David - Sydney said:


> then why the need for return to Canon for the upgrade?


Because Canon are VERY protective of their C-Log firmware and have never released it. If you owned a 1DC you had to send it in to Canon to get even normal firmware updates.


----------



## David - Sydney (Apr 22, 2020)

I wonder if you could use the R5 as a webcam without needing an external HDMI-> USB capture device costing a couple of hundred dollars.
Never understood why a multiple thousand dollar camera can't provide this functionality out of the box for my macbook pro


----------



## Ozarker (Apr 22, 2020)

picperfect said:


> there are many users just like myself: amateur/enthusiast pure stills photogs, Canon has to come up with suitable EOS R models for us, if they want our money and buy-in into R system.

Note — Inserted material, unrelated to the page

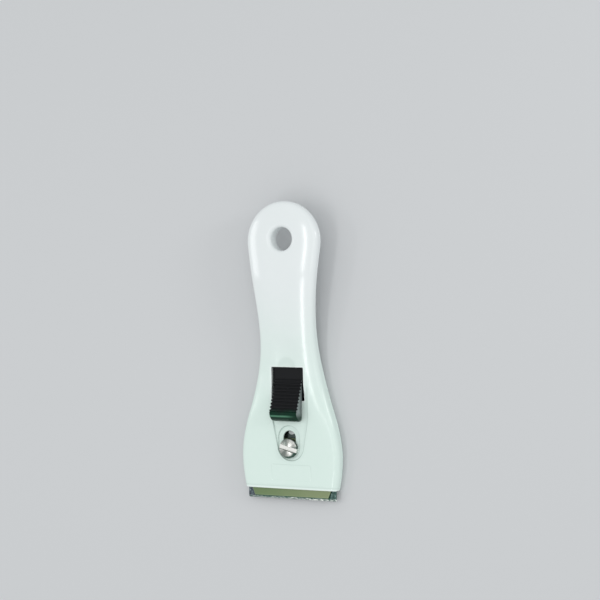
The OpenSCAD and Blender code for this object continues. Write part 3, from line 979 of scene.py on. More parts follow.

Actually, I came from the 5D Mark III to the R as a pure stills photographer. Canon got my money and I was happy to give it. Many here have done the same. As much as I loved my 5D mark III, the R is better to me. I have taken no video with it. Is the menu system cluttered with video features? Not to me. I just skip that section of the menu and it takes zero time at all to do so. Do I bemoan the fact that I might have paid for features I'll never use? Not for a second. I'll never use auto mode for stills either. We can look at it and say that still shooters are subsidizing video shooters, but maybe it is the other way around.

It is interesting to me that you have a 5D mark III with video features, but are now complaining about not having a pure stills camera to choose. I understand what you want, but you ain't gonna get it... ever. Never. Ever. Right now, you are just beating a dead horse. While you may never buy into the R system, the fact remains that you already own the style of camera you are making protests about.  I believe the last FF Canon DSLR without video was the 5D circa 2010. They can be had on Ebay for under $300. That is the only way you are ever going to get what you are pining for. I had the same obsession as you do several years ago. I posted a thread here on this forum that I just wanted a pure stills camera and bewailed that I must surely be paying for things I'll never use. Oh well. You'll always be paying for things you'll never use unless you have a custom camera built just for you. That would run into the hundreds of thousands of dollars.

You say there are many users like yourself who want a pure stills camera. How many? How many is "many"? See, that's the problem. Not enough.


----------



## picperfect (Apr 22, 2020)

CanonFanBoy said:


> You say there are many users like yourself who want a pure stills camera. How many? See, that's the problem. Not enough.



In my opinion camera makers are underestimating the number. One thing is for sure: it is way larger than number of folks really needing 8k video in a non-video camera today. 

Yes, I got a 5D3 and yes, it has video. Not because I wanted it, but depite of it. It was forced down my throat. And yes, I do regret my purchase of 5D3 and f/2.8 EF L zooms. While IQ is fine, AF is not to my taste (no face/eye detect, still gives me shots focused on fence in background rather than on faces in foreground) and most importantly: too big , too heavy, too expensive, too cumbersome for most of my use, most of the time. That's why my 5D3 and L glass are only used for planned shoots and locked in a closet 99,99% of the time, while my EOS M and EF-M are almost always along with me. 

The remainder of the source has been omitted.